Nor were special steps taken to ensure that voters were least inconvenienced by the scorching sun. The EC could well have taken the extraordinary step of extending the poll timings by an hour, adding 30 minutes at the start and another 30 minutes at the end. This would definitely have pushed up the turnout. Unfortunately, the EC, in good bureaucratic style, showed absolutely no feel for the spirit of democracy. It was guided by the principle of maximum inconvenience to the greatest number.
The EC, it would seem, has become excessively media-driven. Its priorities are now dictated by gimmicks and the need to capture headlines. Thus, an amazing amount of time, energy and money is expended on trivialities like putting covers on hoardings on the Golden Quadrilateral that carries the prime minister’s picture, preventing politicians from using government guest-houses during the campaign and video-taping political meetings. I even discovered that it violates the model code of conduct for Atal Bihari Vajpayee to give Advani a ride to the airport in his official car. Sometimes, there is the macabre temptation to play god. As chief election commissioner, M.S. Gill mooted the incredible proposal to transfer all responsibility for law and order to the EC for a specified period before the election. On his part, T.N. Seshan threatened to stay all elections until the Central government agreed to one of the EC’s proposals.

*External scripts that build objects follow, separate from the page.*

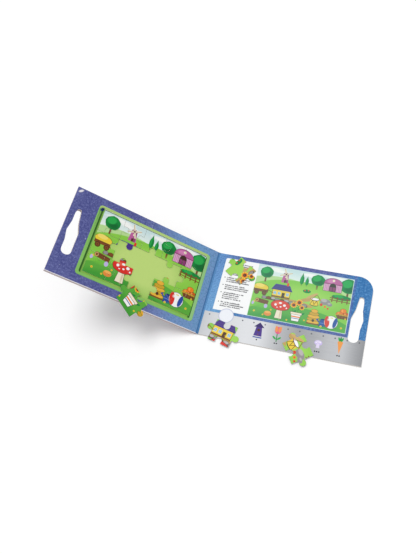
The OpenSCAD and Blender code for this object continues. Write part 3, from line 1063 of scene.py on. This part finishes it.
strip_stops = [(p, rgb(v - 2, v, v + 4)) for p, v in strip_tones]
strip_ramp = place.node("ShaderNodeValToRGB", {"stops": strip_stops}, {0: x * (1 / panel_width)})
brushed = place.stretched(30, 0.3, 1).noise(1.0, 2)
strip = brushed.scaled(0.5, -0.22).mix(strip_ramp, strip_glint)
rivet_cell = place.placed((rivet_first, rivet_line, 0), 0, (rivet_pitch, 1, 1))
rivet_x, rivet_y = rivet_cell.axes()
rivet_across = (rivet_x - rivet_x.calc("ROUND")) * rivet_pitch
rivet_reach = (rivet_across * rivet_across + rivet_y * rivet_y).calc("SQRT")
strip = (rivet_reach - rivet_round).inside(0.4).mix(strip, rivet_grey)
strip = (abs(rivet_reach - rivet_eye) - 0.12).inside(0.3).mix(strip, rivet_slot)

# Four things to find in the picture, each over the number of times it is there, shown as dots.
find_dot = rgb(40, 42, 52)
dot_pitch = 3.4
dot_line = 10.5
dot_wide = 2.5
tulip_pink = rgb(226, 92, 138)
tulip_side = rgb(240, 150, 90)
mushroom_cap = rgb(206, 190, 240)
mushroom_stalk = rgb(228, 218, 246)
mushroom_shine = rgb(232, 222, 250)
carrot_orange = rgb(240, 160, 84)
tower = [
    (trapeze, 0, 17, 14, 18, violet), (gable, 0, 33, 18, 9, violet_dark),
    (oval, 0, 28, 5, 5, brown_dark), (block, 0, 20, 1.2, 3, brown), (block, 0, 14.6, 15, 2, royal),
]
tulip = [
    (block, 0, 21, 1.5, 16, leaf, 3), (oval, -4, 20, 8, 3.2, leaf_light, -40),
    (oval, 4, 20, 8, 3.2, leaf_light, 40), (oval, 0, 34, 11, 13, tulip_pink),
    (oval, -3, 36, 5, 11, tulip_side, 8), (oval, 3, 36, 5, 11, tulip_side, -8),
]
mushroom = [
    (oval, 0, 26, 13, 9, mushroom_cap), (trapeze, 0, 17, 6, 8, mushroom_stalk),
    (oval, 0, 28, 8, 4, mushroom_shine, 0, 2),
    (oval, -3.7, 26, 2, 2, white), (oval, 3.3, 27, 2.4, 2, white),
]
carrot = [
    (gable, 0, 34, 9, 20, carrot_orange, 180), (oval, 0, 33.5, 9, 6, carrot_orange),
    (oval, -2.5, 39, 3, 8, leaf_light, 20), (oval, 2.5, 39, 3, 8, leaf_light, -20),
    (oval, 0, 40, 2.4, 8, leaf),
]
for middle, count, find in ((100.8, 1, tower), (133, 2, tulip), (201.7, 3, mushroom), (236.5, 2, carrot)):
    dot_places = [dot_pitch * (i - (count - 1) / 2) for i in range(count)]
    dots = [(oval, across, dot_line, dot_wide, dot_wide, find_dot) for across in dot_places]
    strip = paint(place, strip, at(middle, 0, find + dots))
colour = (y - strip_high).inside().mix(colour, strip)
for grow, soft, tint in ((0, 0.6, badge_ring), (-2.2, 1.6, badge_white)):
    size = badge[2] * 2 + grow
    colour = oval(place, badge[0], badge[1], size, size, 0, soft).mix(colour, tint)
finish(place, cut_edge(place, cover_frame, colour), 0.38, place.noise(1.6, 2), 0.01)
dress(cover_sheet, "cover_inner_print")


# The outer paper: one printed sheet glued round the outside of cover, spine and tray back, night
# blue in a red frame. The cover's copy, the front, is the face on the table and has four joined
# puzzle pieces. The tray's copy, the back, shows the finished picture over greyed text.
night_blue = rgb(44, 54, 118)
night_dusk = rgb(26, 32, 84)
frame_red = rgb(190, 38, 48)
rubbed_grey = rgb(150, 146, 168)
frame_wide = 5.0
cream_line_gap = 1.3
cream_line_half = 0.4
cover_round = 26.0
motif_side = 42.0
motif_centre = (panel_width / 2, panel_depth / 2)
back_box = (-204, 62, -71, 140)
back_text_top = 52.0


def outer_paper(name, panel, side, design, corner_round, bare_sides):
    """Starry night blue with a panel's own design, and a red frame and a cream line that follow
    the panel's edges: inside a round corner, the distance to the edge is the radius less the
    distance to the corner's centre. Cut sides show bare paper where asked."""
    material, place = panel_material(name, panel)
    colour = design(place, starry(place, night_blue, indigo_pale, night_dusk, 0.6))
    x, y = place.axes()
    past_x, past_y = x * side - (panel_width - corner_round), y - (panel_depth - corner_round)
    round_reach = (past_x.most(0) * past_x.most(0) + past_y.most(0) * past_y.most(0)).calc("SQRT")
    to_edge = (round_reach + past_x.most(past_y).least(0) - corner_round).most(-y).most(x * -side)
    colour = (abs(to_edge + frame_wide + cream_line_gap) - cream_line_half).inside().mix(colour, cream)
    colour = (-to_edge - frame_wide).inside().mix(colour, frame_red)
    scuff = place.noise(0.35, 6, 0.7)
    colour = scuff.scaled(0.6, -0.3).mix(colour, rubbed_grey)
    if bare_sides:
        colour = cut_edge(place, panel @ Matrix.Rotation(math.pi, 4, "X"), colour)
    finish(place, colour, scuff * 0.2 + 0.32, place.noise(2.2, 2), 0.01)
    return material


def front_design(place, colour):
    """Four square pieces round the middle, each with a round knob in the next one."""
    middle_x, middle_y = motif_centre
    strokes = []
    quarters = [((-1, 1), scarlet), ((1, 1), butter), ((1, -1), leaf_light), ((-1, -1), orange)]
    for (right, up), tint in quarters:
        x, y = middle_x + right * motif_side / 2, middle_y + up * motif_side / 2
        strokes += [(block, x, y, motif_side + 1.5, motif_side + 1.5, cream),
                    (block, x, y, motif_side - 1, motif_side - 1, tint)]
    knobs = [((0, 1), (1, 0)), ((1, 0), (0, -1)), ((0, -1), (-1, 0)), ((-1, 0), (0, 1))]
    for ((right, up), (out_x, out_y)), (_, tint) in zip(knobs, quarters):
        x, y = middle_x + right * motif_side / 2, middle_y + up * motif_side / 2
        strokes += [(oval, x + out_x * 6, y + out_y * 6, 16, 16, cream),
                    (oval, x + out_x * 6, y + out_y * 6, 14, 14, tint),
                    (block, x, y, 8, 8, tint)]
    return paint(place, colour, strokes)


def back_design(place, colour):
    """The picture in a cream border, reading right from behind, and two greyed rows under it."""
    x0, y0, x1, y1 = back_box
    scale = ((x0 - x1) / picture_size[0], (y1 - y0) / picture_size[1], 1)
    colour = box_mask(place, (x0 - 1.5, y0 - 1.5, x1 + 1.5, y1 + 1.5)).mix(colour, cream)
    colour = box_mask(place, back_box).mix(colour, picture_colour(place.placed((x1, y0, 0), 0, scale)))
    words = greyed_text(place, x0, back_text_top, [(0, 3, x1), (4, 2, x1 - 10)])
    return words.mix(colour, cream)


front_paper = outer_paper("cover_outer_paper", cover_frame, 1, front_design, cover_round, True)
back_paper = outer_paper("tray_outer_paper", tray_frame, -1, back_design, 0.5, False)
dress(front_paper, "cover_outer_wrap")
dress(back_paper, "tray_outer_wrap")


# The gutter: the inner lining and the outer paper run on across the fold as two soft sheets,
# creased at both panels. Each sheet is two strips, so that every strip crosses one crease.
gutter_wide = 2.8
gutter_half = gutter_wide / 2 / math.cos(lean / 2)
sheet_thick = 0.28
strip_end_gap = 0.02
strip_rings = 9
crease_shade_u = -2.2
crease_shade_half = 0.7
cover_half_u = -1.1
crease_gap = 0.15
gutter_blue = rgb(62, 112, 162)
gutter_dark = rgb(36, 80, 132)
gutter_painted_light = rgb(88, 140, 192)
spine_corner = (case_corner + Vector((gutter_half, 0, cover_thick))) / 1000
spine_frame = Matrix.Translation(spine_corner) @ Matrix.Rotation(lean / 2, 4, "Y")


def crease_strip(name, centre_line, material):
    """A sheet along the fold: a centre line across it, given as points with a width sideways,
    thickened by half each way along its normals and run from the near edge to the far one."""
    line = np.asarray(centre_line, float)
    along = np.gradient(line, axis=0)
    along /= np.linalg.norm(along, axis=1)[:, None]
    normal = np.stack([-along[:, 1], along[:, 0]], 1)
    aside = normal * sheet_thick / 2
    loop = np.concatenate([line + aside, (line - aside)[::-1]])
    count = len(loop)
    depths = np.linspace(strip_end_gap, panel_depth - strip_end_gap, strip_rings)
    rings = [np.column_stack([loop[:, 0], np.full(count, d), loop[:, 1]]) for d in depths]
    points = np.concatenate(rings)
    row_points = points / 1000 + np.array(case_corner) / 1000
    faces = [face[::-1] for face in capped(len(rings), count)]
    made = new_object(name, row_points, faces, material)
    layer = made.data.uv_layers.new(name="UVMap")
    corner = np.zeros(len(made.data.loops), int)
    made.data.loops.foreach_get("vertex_index", corner)
    layer.data.foreach_set("uv", (points[corner][:, :2] / 100).ravel())
    return made


def bend_line(points, steps=6):
    """Smooth curve through control points: a uniform quadratic spline of their midpoints."""
    p = np.asarray(points, float)
    middles = (p[:-1] + p[1:]) / 2
    t = np.linspace(0, 1, steps)[:, None]
    parts = [p[:1]]
    for a, b, c in zip(middles[:-1], p[1:-1], middles[1:]):
        parts.append((1 - t) ** 2 * a + 2 * t * (1 - t) * b + t ** 2 * c)
    parts.append(p[-1:])
    line = np.concatenate(parts)
    keep = np.concatenate([[True], np.linalg.norm(np.diff(line, axis=0), axis=1) > 1e-6])
    return line[keep]


def gutter_point(panel, x, z):
    """A point across the fold, in case millimetres, from millimetres in a panel's frame."""
    point = panel @ Vector((x / 1000, 0, z / 1000))
    return (point.x * 1000 - case_corner.x, point.z * 1000)


def fold_material(name):
    """A material laid out by the strips' own UV map, in millimetres across the fold and along it."""
    material = bpy.data.materials.new(name)
    uv = start_tree(material).node("ShaderNodeUVMap", {}, {}, "UV")
    return material, uv.stretched(0.01, 0.01, 0.01)


def in_row(point):
    """A point across the fold as metres in the row frame, on the case's middle line."""
    return (point[0] + case_corner.x) / 1000, 0, point[1] / 1000


lining_paper, uv = fold_material("gutter_lining_paper")
u = uv.axis(1, 0, 0)
crease_shade = (abs(u - crease_shade_u) - crease_shade_half).inside(1.0)
# Painted light: the cover's half of the lining is paler, which lifts the shade on its slope.
colour = (cover_half_u - u).inside(1.2).mix(gutter_blue, gutter_painted_light)
colour = crease_shade.mix(colour, gutter_dark)
colour = starry(uv, colour, cover_pale, gutter_dark, 0.5)
finish(uv, colour, 0.45, uv.noise(1.6, 3), 0.02)

fold_paper, uv = fold_material("fold_outer_paper")
rub = uv.noise(0.5, 5, 0.7)
finish(uv, rub.scaled(0.8, -0.4).mix(night_blue, rubbed_grey), 0.45, rub, 0.02)

for kind, depth_in, material, replaced, slot_name in (
    ("lining", 0.15, lining_paper, "spine_lining", "printed_paper"),
    ("wrap", 0.47, fold_paper, "spine_wrap", "outer_paper"),
):
    cover_end = gutter_point(cover_frame, gutter_half + crease_gap, -depth_in)
    tray_end = gutter_point(tray_frame, -gutter_half - crease_gap, -depth_in)
    cover_crease, quarter, middle, three_quarters, tray_crease = [
        gutter_point(spine_frame, -gutter_wide * share, -depth_in) for share in (0, 0.25, 0.5, 0.75, 1)
    ]
    for side, towards, first, last, line in (
        ("cover", ("cover", "spine"), cover_end, quarter,
         [middle, quarter, cover_crease, cover_end]),
        ("tray", ("spine", "tray"), three_quarters, tray_end,
         [tray_end, tray_crease, three_quarters, middle]),
    ):
        strip = crease_strip(f"gutter_{kind}_{side}", bend_line(line), material)
        in_row(first)
        in_row(last)
        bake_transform(strip)
        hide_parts(replaced)
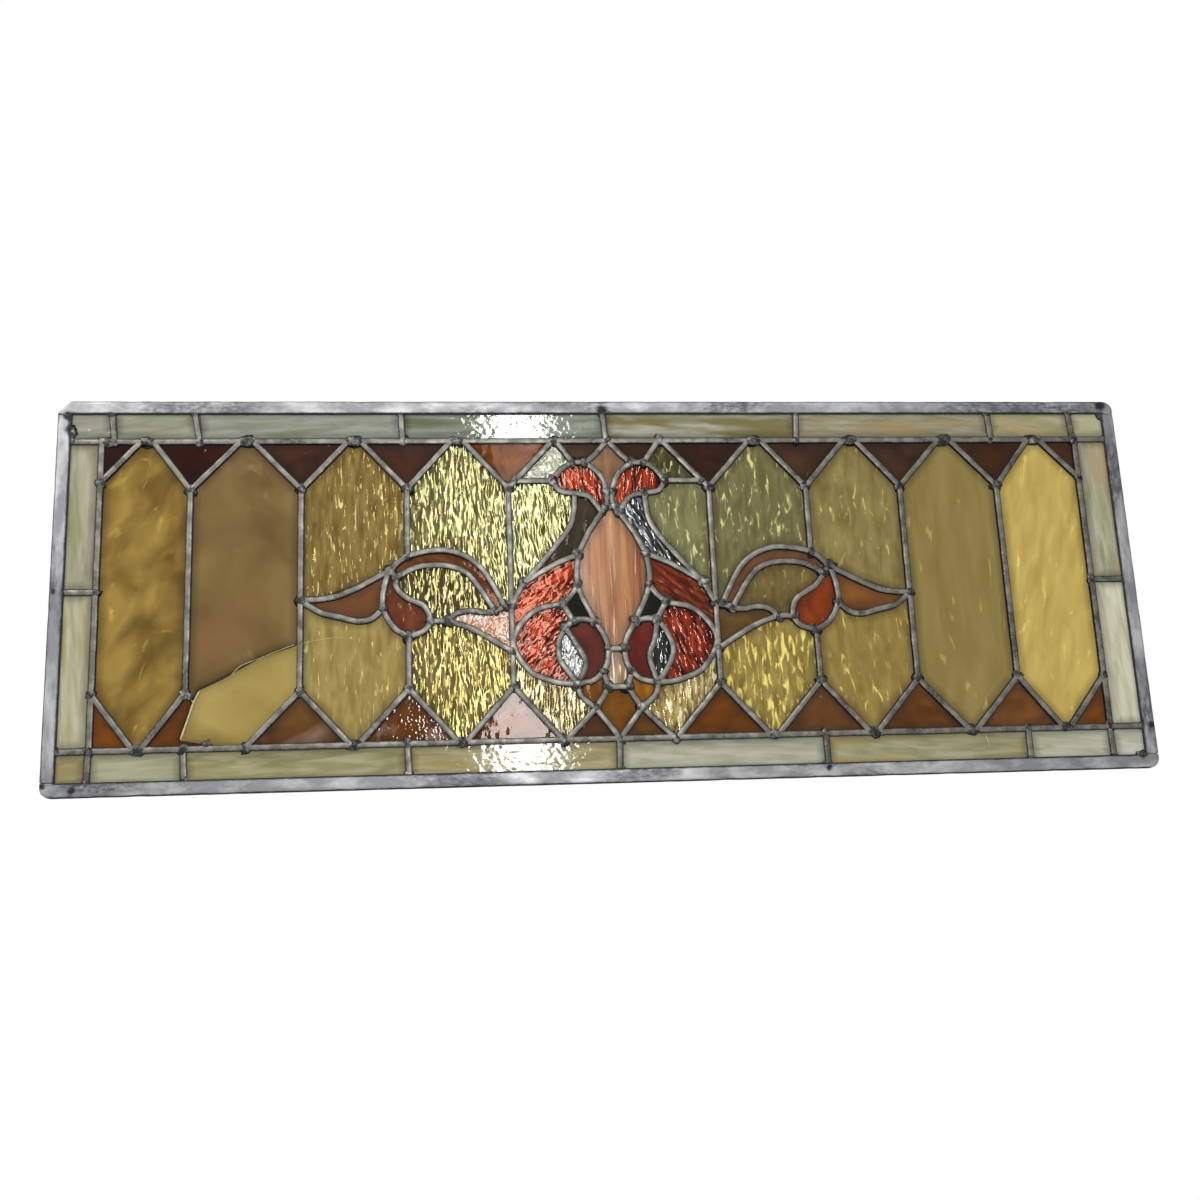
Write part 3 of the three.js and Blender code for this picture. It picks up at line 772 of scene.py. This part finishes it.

If the EC had expended as much energy in ensuring accurate and up-to-date electoral rolls as it did on frills and grandstanding, democracy would have been strengthened immeasurably. The real problem lies in the choice of EC members. Civil servants have an awesome knowledge of the administrative bandobast of elections, but they have no feel or are openly contemptuous of the political process. Some of this contempt may be warranted from personal experience. But when hang-ups, prejudices and a craving for self-publicity become the philosophy of an institution, the democratic temper takes a beating. As Indian democracy matures, it is also in danger of being stifled by a body that has no accountability to anyone.